Molina labora en la empresa Sueños Mágicos, dedicada a la confección de trajes para mascotas publicitarias. Esta empresa la comenzó hace 25 años Rodrigo Lizano, tras heredar el oficio de sus progenitores, los cuales crearon los disfraces originales de las mascotas del Parque de Diversiones.

En su taller, en La Uruca, hay indumentarias de todo tipo, muchas son caras reconocibles de diferentes empresas, unas en proceso de elaboración y otras que están de visita, listas para ser reparadas.

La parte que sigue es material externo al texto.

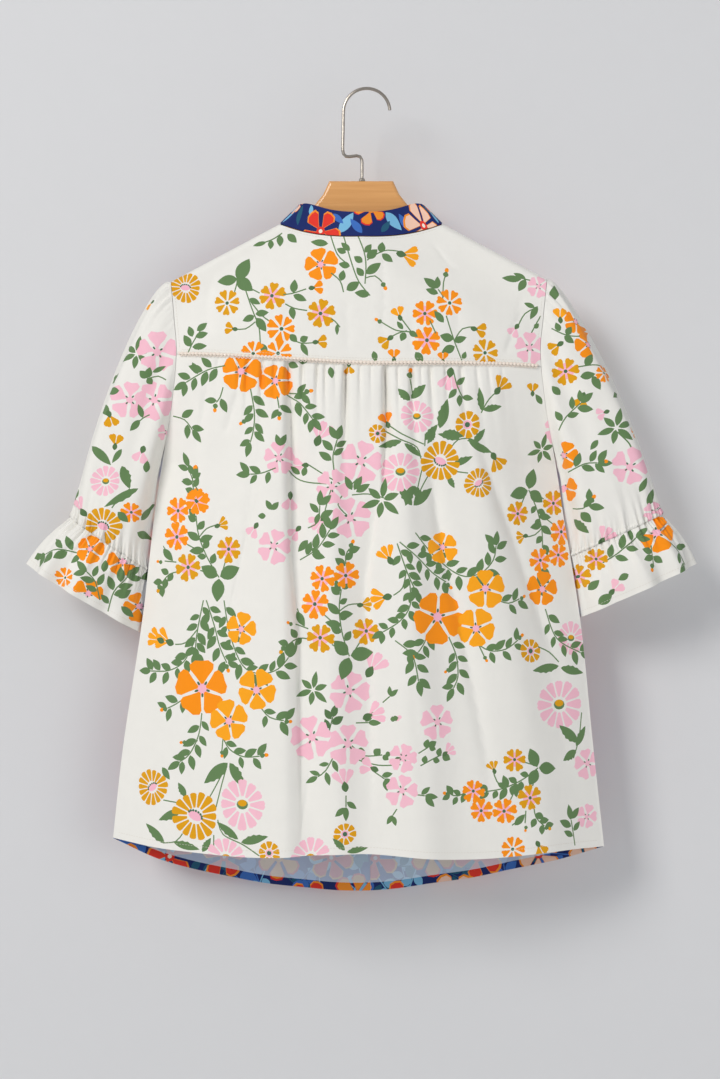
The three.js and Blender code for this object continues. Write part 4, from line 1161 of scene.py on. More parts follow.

“Al hacerlas, hay que conocer la personalidad del personaje. Algunos son despabilados; otros, bonachones y otros más bien son bien cara’e barros , de eso depende la identidad de cada uno”, comenta Molina, quien recibe dibujos de sus clientes como referencia para la construcción de los trajes.

Las cabezas –todas grandes– se moldean primero en arcilla y luego pasan a fibra de vidrio antes de ser pintadas y estilizadas. Por último, por dentro se coloca un casco de ciclista, para que la cabeza del actor se fije bien.

Cada cabeza lleva una malla para poder ver hacia afuera. La mirada entonces puede filtrarse por la rejilla que se esconde en un hocico, en los ojos o en la boca del disfraz, sin permitir que se vea que alguien va dentro del mismo.

“Las hacemos pensando en la comodidad del actor. Usamos materiales que no sean calurosos ni muy pesados”, comenta.

Entre 22 y 30 días después, el disfraz está listo, a veces solo con peluche por fuera y material impermeable por dentro, y en otras ocasiones, con el cuerpo que se infla a punta de una batería recargable, con ocho horas de duración. El costo del producto final va desde los ¢900.000 hasta el millón y medio de colones.

Sin embargo, el rendimiento de un disfraz también depende de la persona que lo utiliza.

El alajuelense Jeffry Ortega le ha sacado provecho a su experiencia en el manejo de expresión corporal para darle vida a mascotas de diferentes marcas locales, ha creado otras e inclusive capacita a colegas en el montaje de shows. Más aún, ha hecho instructivos para saber interpretar a las botargas (otro nombre con el que se conoce a este tipo de disfraces). “Tenés que tener una buena condición física porque cualquier traje te sube la temperatura unos 20 grados y el peso te aumenta entre 2 y 3 kilos”, explica.

Algo ha de tener de exitosa la práctica de sacarle jugo a los disfraces, ya que su uso en empresas ha ido en aumento, asegura Molina. En estos casos, no hay nada de malo en tener una doble cara.